▶ [What to produce]:
Copy nothing but the lines below running from the line containing "points = [vertex.co" through the line containing "up = level_up", both end lines included.

* begin Data extract *

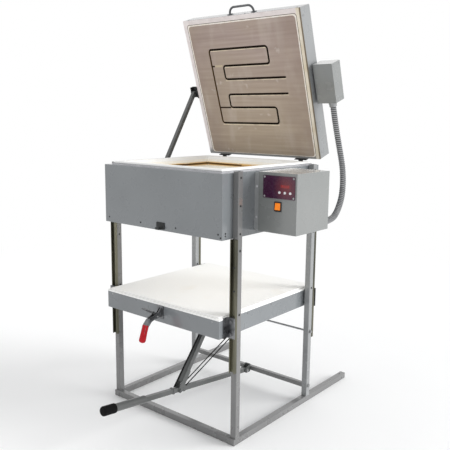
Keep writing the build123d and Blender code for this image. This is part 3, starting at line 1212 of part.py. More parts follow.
# Lift cord: two elastic strands from the rear clip to the rod, each wrapped round the rod
wrap_radius = ROD_RADIUS + LIFT_CORD_RADIUS + CORD_SEAT
cord_foot = (
    lever_pivot
    + LEVER_DIRECTION * (CLIP_PLACES[0] - CLIP_LENGTH / 2 - CORD_SEAT - LIFT_CORD_RADIUS)
    + LEVER_UP * (LEVER_TUBE / 2 + LIFT_CORD_RADIUS + CORD_SEAT)
)
run_y = REAR_LEG_Y - cord_foot.Y
run_z = ROD_HEIGHT - cord_foot.Z
tangent_angle = math.atan2(run_z, run_y) + math.asin(wrap_radius / math.hypot(run_y, run_z))
touch_angle = math.degrees(tangent_angle) + 90
with BuildPart() as lift_cord:
    for strand_x in (LEVER_X - LIFT_CORD_SPREAD, LEVER_X + LIFT_CORD_SPREAD):
        with BuildLine(Plane.YZ.offset(strand_x)) as strand_line:
            wrap = CenterArc((REAR_LEG_Y, ROD_HEIGHT), wrap_radius, touch_angle, -WRAP_TURN)
            Line((cord_foot.Y, cord_foot.Z), tuple(wrap @ 0)[1:])
        strand_path = Wire(strand_line.edges())
        strand_start = Vector(strand_x, cord_foot.Y, cord_foot.Z)
        with BuildSketch(Plane(origin=strand_start, z_dir=(wrap @ 0) - strand_start)):
            Circle(LIFT_CORD_RADIUS)
        sweep(path=strand_path)
finish(lift_cord, "lift_cord")

# Link cord: one thicker elastic cord from the front clip up beside the link
link_cord_start = (
    lever_pivot
    + LEVER_DIRECTION * (CLIP_PLACES[1] - CLIP_LENGTH / 2 - 3 * CORD_SEAT - LINK_CORD_RADIUS)
    + LEVER_UP * (LEVER_TUBE / 2 + LINK_CORD_RADIUS + 2 * CORD_SEAT)
)
link_front = Vector(0, -math.cos(LINK_ANGLE), math.sin(LINK_ANGLE))
link_cord_end = lug_pin + link_front * (LINK_HALF + LINK_CORD_RADIUS + CORD_SEAT) + LINK_DIRECTION * LINK_CORD_OVER
with BuildPart() as link_cord:
    with BuildSketch(Plane(origin=link_cord_start, z_dir=link_cord_end - link_cord_start)):
        Circle(LINK_CORD_RADIUS)
    extrude(amount=(link_cord_end - link_cord_start).length)
finish(link_cord, "link_cord")

# Toggle clamp: base with two cheeks, handle with side plates, red grip, and a rod hook
TOP_Z = CLAMP_BOTTOM + CLAMP_HEIGHT
with BuildPart() as clamp_base:
    with BuildSketch(Plane.XZ.offset(-TABLE_FRONT)) as base_plate:
        with Locations((CLAMP_X, CLAMP_BOTTOM + CLAMP_HEIGHT / 2)):
            RectangleRounded(CLAMP_WIDTH, CLAMP_HEIGHT, 3)
    extrude(amount=CLAMP_PLATE)
    plate_y = TABLE_FRONT - CLAMP_PLATE
    for cheek_x in (CLAMP_X - CLAMP_CHEEK_GAP / 2 - CLAMP_CHEEK, CLAMP_X + CLAMP_CHEEK_GAP / 2):
        with BuildSketch(Plane.YZ.offset(cheek_x)) as clamp_cheek:
            with BuildLine():
                Polyline(
                    (plate_y, CLAMP_PIVOT_Z - CLAMP_EAR),
                    (CLAMP_PIVOT_Y, CLAMP_PIVOT_Z - CLAMP_EAR),
                    (CLAMP_PIVOT_Y - CLAMP_EAR, CLAMP_PIVOT_Z),
                    (CLAMP_PIVOT_Y, CLAMP_PIVOT_Z + CLAMP_EAR),
                    (plate_y, TOP_Z - CLAMP_CHEEK_DROP),
                    close=True,
                )
            make_face()
            with Locations((CLAMP_PIVOT_Y, CLAMP_PIVOT_Z)):
                Circle(CLAMP_EAR)
        extrude(amount=CLAMP_CHEEK)
    with BuildSketch(Plane.YZ.offset(CLAMP_X - CLAMP_CHEEK_GAP / 2 - CLAMP_CHEEK)) as clamp_pin_bore:
        with Locations((CLAMP_PIVOT_Y, CLAMP_PIVOT_Z)):
            Circle(CLAMP_PIN_RADIUS + PIN_CLEARANCE)
    extrude(amount=CLAMP_CHEEK_GAP + 2 * CLAMP_CHEEK, mode=Mode.SUBTRACT)
finish(clamp_base, "clamp_base")

ARM_INNER = CLAMP_CHEEK_GAP / 2 + CLAMP_CHEEK + SIDE_PLAY
ARM_OUTER = ARM_INNER + ARM_THICKNESS
with BuildPart() as clamp_handle:
    for plate_x in (CLAMP_X - ARM_OUTER, CLAMP_X + ARM_INNER):
        with BuildSketch(Plane.YZ.offset(plate_x)) as arm_side:
            with BuildLine():
                FilletPolyline((CLAMP_PIVOT_Y, CLAMP_PIVOT_Z), *ARM_POINTS[:2], radius=20)
            trace(line_width=ARM_WIDTH)
            with Locations((CLAMP_PIVOT_Y, CLAMP_PIVOT_Z), (HOOK_PIVOT_Y, HOOK_PIVOT_Z)):
                Circle(ARM_WIDTH / 2)
            with Locations((HOOK_PIVOT_Y, HOOK_PIVOT_Z)):
                Circle(HOOK_ROD + PIN_CLEARANCE, mode=Mode.SUBTRACT)
        extrude(amount=ARM_THICKNESS)
    with BuildSketch(Plane.YZ.offset(CLAMP_X - ARM_OUTER)) as arm_web:
        with BuildLine():
            FilletPolyline(*ARM_POINTS[1:], radius=14)
        trace(line_width=ARM_WIDTH)
    extrude(amount=2 * ARM_OUTER)
    with BuildSketch(Plane.YZ.offset(CLAMP_X - ARM_OUTER)) as arm_pin:
        with Locations((CLAMP_PIVOT_Y, CLAMP_PIVOT_Z)):
            Circle(CLAMP_PIN_RADIUS)
    extrude(amount=2 * ARM_OUTER)
finish(clamp_handle, "clamp_handle")

grip_top, grip_end = [Vector(CLAMP_X, y, z) for y, z in GRIP_POINTS]
grip_length = (grip_end - grip_top).length
with BuildPart() as clamp_grip:
    with BuildSketch(Plane(origin=grip_top, x_dir=(1, 0, 0), z_dir=grip_end - grip_top)) as grip_collar:
        Circle(GRIP_RADIUS)
    extrude(amount=grip_length, taper=GRIP_TAPER)
    fillet(clamp_grip.faces().sort_by(Axis.Z)[0].edges(), GRIP_ROUND)
    add(clamp_handle.part, mode=Mode.SUBTRACT)
finish(clamp_grip, "clamp_grip")

hook_out = Vector(0, -math.cos(math.radians(HOOK_RISE)), math.sin(math.radians(HOOK_RISE)))
hook_root = Vector(CLAMP_X, HOOK_PIVOT_Y, HOOK_PIVOT_Z)
hook_half = ARM_OUTER + SIDE_PLAY + HOOK_ROD
hook_across = Vector(1, 0, 0)
hook_inset = hook_across * (ARM_INNER + HOOK_SEAT)
hook_points = [
    hook_root - hook_inset,
    hook_root - hook_across * hook_half,
    hook_root - hook_across * hook_half + hook_out * HOOK_LENGTH,
    hook_root + hook_across * hook_half + hook_out * HOOK_LENGTH,
    hook_root + hook_across * hook_half,
    hook_root + hook_inset,
]
with BuildPart() as clamp_hook:
    with BuildLine() as hook_line:
        FilletPolyline(*hook_points, radius=HOOK_CORNERS)
    with BuildSketch(Plane(origin=hook_points[0], z_dir=(-1, 0, 0))):
        Circle(HOOK_ROD)
    sweep()
finish(clamp_hook, "clamp_hook")
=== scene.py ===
# %% [markdown]
# An electric kiln, dressed in cells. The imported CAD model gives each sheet, tube, board and pin its
# true shape and place, and these cells add what CAD leaves out: paint, zinc, fired fibre, the wound
# heating wire, the ribbed conduit, elastic cords, screws and welds. Everything is in metres, X runs
# across the kiln to its controller side, Y runs back and Z runs up from the floor.

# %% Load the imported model
import math

import bmesh
import bpy
from mathutils import Matrix, Vector


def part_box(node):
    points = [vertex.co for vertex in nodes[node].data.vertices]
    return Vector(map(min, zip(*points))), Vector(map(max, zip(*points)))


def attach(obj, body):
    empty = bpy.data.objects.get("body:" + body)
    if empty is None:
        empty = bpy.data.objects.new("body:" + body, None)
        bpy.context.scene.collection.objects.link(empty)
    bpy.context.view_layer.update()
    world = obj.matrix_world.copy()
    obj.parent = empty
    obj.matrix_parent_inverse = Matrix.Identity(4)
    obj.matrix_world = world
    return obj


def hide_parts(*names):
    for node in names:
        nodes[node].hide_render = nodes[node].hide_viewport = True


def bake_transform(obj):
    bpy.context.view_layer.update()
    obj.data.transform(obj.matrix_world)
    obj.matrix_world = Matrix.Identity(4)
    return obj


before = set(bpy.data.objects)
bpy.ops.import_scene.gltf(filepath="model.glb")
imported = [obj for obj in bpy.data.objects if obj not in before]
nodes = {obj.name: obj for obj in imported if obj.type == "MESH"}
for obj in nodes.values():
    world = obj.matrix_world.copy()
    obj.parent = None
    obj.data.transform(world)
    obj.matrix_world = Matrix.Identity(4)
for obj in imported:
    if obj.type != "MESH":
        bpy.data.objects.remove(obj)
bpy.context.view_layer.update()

# %% [markdown]
# The camera stands to the right of the kiln and looks slightly down at it. A camera could be aimed with
# a constraint, but writing its turn out keeps the small roll of the real one. The image is 450 by 450.

# %% Camera
CAMERA_PLACE = Vector((1.6828, -1.6962, 1.2124))
CAMERA_TURN, CAMERA_DIP, CAMERA_ROLL = 0.694, 0.172, 0.010
CAMERA_LENS = 50.04

level_right = Vector((math.cos(CAMERA_TURN), math.sin(CAMERA_TURN), 0))
forward = Vector((-math.sin(CAMERA_TURN), math.cos(CAMERA_TURN), 0)) * math.cos(CAMERA_DIP)
forward.z = -math.sin(CAMERA_DIP)
level_up = level_right.cross(forward)
right = level_right * math.cos(CAMERA_ROLL) + level_up * math.sin(CAMERA_ROLL)
up = level_up * math.cos(CAMERA_ROLL) - level_right * math.sin(CAMERA_ROLL)

camera = bpy.data.objects.new("camera", bpy.data.cameras.new("camera"))
camera.data.lens = CAMERA_LENS
camera.matrix_world = Matrix.Translation(CAMERA_PLACE) @ Matrix((right, up, -forward)).transposed().to_4x4()
bpy.context.scene.collection.objects.link(camera)
bpy.context.scene.camera = camera
print("camera looks along", [round(part, 3) for part in forward])

# %% [markdown]
# A conduit and an elastic cord are both lines with a skin. The line is a NURBS curve that a few chosen
# points steer, and Blender hands back the fine points along it. A curve's own bevel would give a plain
# tube, so the skin is a loft over rings of points here, and may have ribs.

# %% Tools for cords and wire
def link_new(name, data):
    """A new object in the scene."""
    made = bpy.data.objects.new(name, data)
    bpy.context.scene.collection.objects.link(made)
    return made


def smooth_line(points, steps):
    """Fine points along the NURBS curve that has these control points."""
    curve = bpy.data.curves.new("route", "CURVE")
    curve.dimensions = "3D"
    curve.resolution_u = steps
    spline = curve.splines.new("NURBS")
    spline.points.add(len(points) - 1)
    for made, point in zip(spline.points, points):
        made.co = (*point, 1)
    spline.order_u = 3
    spline.use_endpoint_u = True
    route = link_new("route", curve)
    bpy.context.view_layer.update()
    line = bpy.data.meshes.new_from_object(route)
    fine = [vertex.co.copy() for vertex in line.vertices]
    bpy.data.objects.remove(route)
    bpy.data.meshes.remove(line)
    return fine


def even_steps(points, step):
    """The same line with its points a steady step apart."""
    even, spare = [points[0]], 0.0
    for start, end in zip(points, points[1:]):
        run = (end - start).length
        place = step - spare
        while place <= run:
            even.append(start.lerp(end, place / run))
            place += step
        spare = run - (place - step)
    if (points[-1] - even[-1]).length > step * 0.3:
        even.append(points[-1])
    return even


def line_length(points):
    return sum((end - start).length for start, end in zip(points, points[1:]))


def frames_along(points):
    """Each point with its distance along the line and two axes square to it."""
    tangent = (points[1] - points[0]).normalized()
    side = tangent.orthogonal().normalized()
    distance = 0.0
    for place, point in enumerate(points):
        ahead = (points[min(place + 1, len(points) - 1)] - points[max(place - 1, 0)]).normalized()
        side = tangent.rotation_difference(ahead) @ side
        side = (side - ahead * side.dot(ahead)).normalized()
        tangent = ahead
        if place:
            distance += (point - points[place - 1]).length
        yield point, distance, side, tangent.cross(side)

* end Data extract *

▶ [Answer for the task]:
    points = [vertex.co for vertex in nodes[node].data.vertices]
    return Vector(map(min, zip(*points))), Vector(map(max, zip(*points)))


def attach(obj, body):
    empty = bpy.data.objects.get("body:" + body)
    if empty is None:
        empty = bpy.data.objects.new("body:" + body, None)
        bpy.context.scene.collection.objects.link(empty)
    bpy.context.view_layer.update()
    world = obj.matrix_world.copy()
    obj.parent = empty
    obj.matrix_parent_inverse = Matrix.Identity(4)
    obj.matrix_world = world
    return obj


def hide_parts(*names):
    for node in names:
        nodes[node].hide_render = nodes[node].hide_viewport = True


def bake_transform(obj):
    bpy.context.view_layer.update()
    obj.data.transform(obj.matrix_world)
    obj.matrix_world = Matrix.Identity(4)
    return obj


before = set(bpy.data.objects)
bpy.ops.import_scene.gltf(filepath="model.glb")
imported = [obj for obj in bpy.data.objects if obj not in before]
nodes = {obj.name: obj for obj in imported if obj.type == "MESH"}
for obj in nodes.values():
    world = obj.matrix_world.copy()
    obj.parent = None
    obj.data.transform(world)
    obj.matrix_world = Matrix.Identity(4)
for obj in imported:
    if obj.type != "MESH":
        bpy.data.objects.remove(obj)
bpy.context.view_layer.update()

# %% [markdown]
# The camera stands to the right of the kiln and looks slightly down at it. A camera could be aimed with
# a constraint, but writing its turn out keeps the small roll of the real one. The image is 450 by 450.

# %% Camera
CAMERA_PLACE = Vector((1.6828, -1.6962, 1.2124))
CAMERA_TURN, CAMERA_DIP, CAMERA_ROLL = 0.694, 0.172, 0.010
CAMERA_LENS = 50.04

level_right = Vector((math.cos(CAMERA_TURN), math.sin(CAMERA_TURN), 0))
forward = Vector((-math.sin(CAMERA_TURN), math.cos(CAMERA_TURN), 0)) * math.cos(CAMERA_DIP)
forward.z = -math.sin(CAMERA_DIP)
level_up = level_right.cross(forward)
right = level_right * math.cos(CAMERA_ROLL) + level_up * math.sin(CAMERA_ROLL)
up = level_up * math.cos(CAMERA_ROLL) - level_right * math.sin(CAMERA_ROLL)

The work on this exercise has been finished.